One cannot measure an information content from a single sequence. Dyad
symmetries in DNA (palindromes) are an exception because both the sequence of
the palindrome and its complement are available. This allows us to estimate
how much information appears in the lac operator
(Beckwith, 1978; Goeddel et al., 1978;
Sadler et al., 1983a). Gilbert and Maxam (1973) found that the
tetrameric lac repressor protein protects 24 base pairs
from DNase digestion.
This is a region from -13 to +10, where the zero is the central base. More
recently, exonuclease III digestion gave the range -14 to +16
(Shalloway et al., 1980).
To analyze the site
we extended the range -16 to +16 by 5 bases on both
sides (Fig. 5).
This range includes the
"extended operator" (Dickson et al., 1975;
Heyneker et al., 1976). As with
other operators, the sequence was compared to its complement using the program
Rseq. The central position was included,
giving
Rsequence = 19.2 bits per
site. Because there are only two examples, there is a large sampling error.
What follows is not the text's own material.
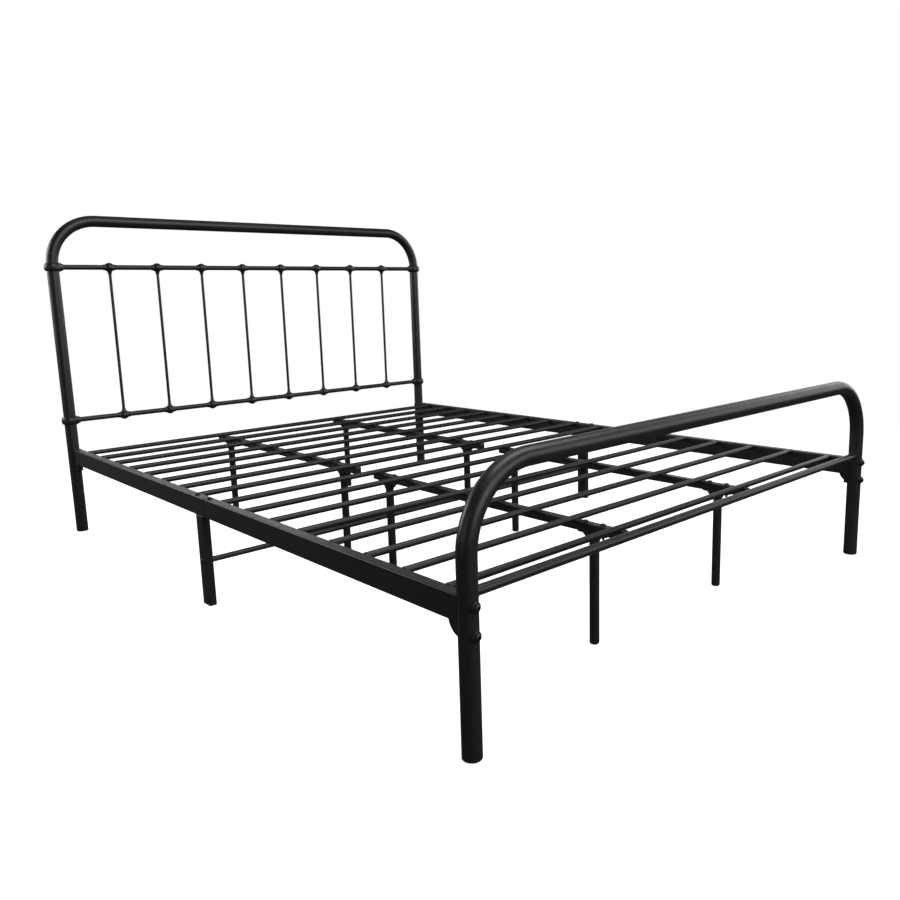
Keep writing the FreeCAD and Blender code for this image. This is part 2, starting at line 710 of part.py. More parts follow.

If there is only one functional lac repressor
binding site in the E. coli
genome, then
Rfrequency = 21.9 bits per site.
"Pseudo"-operator sequences
exist for which there is no known function
(Reznikoff et al., 1974; Winter and
von Hippel, 1981). If we include the strong secondary "pseudo"-operator,
Rsequence = 16.22.6 and
Rfrequency = 20.9 bits.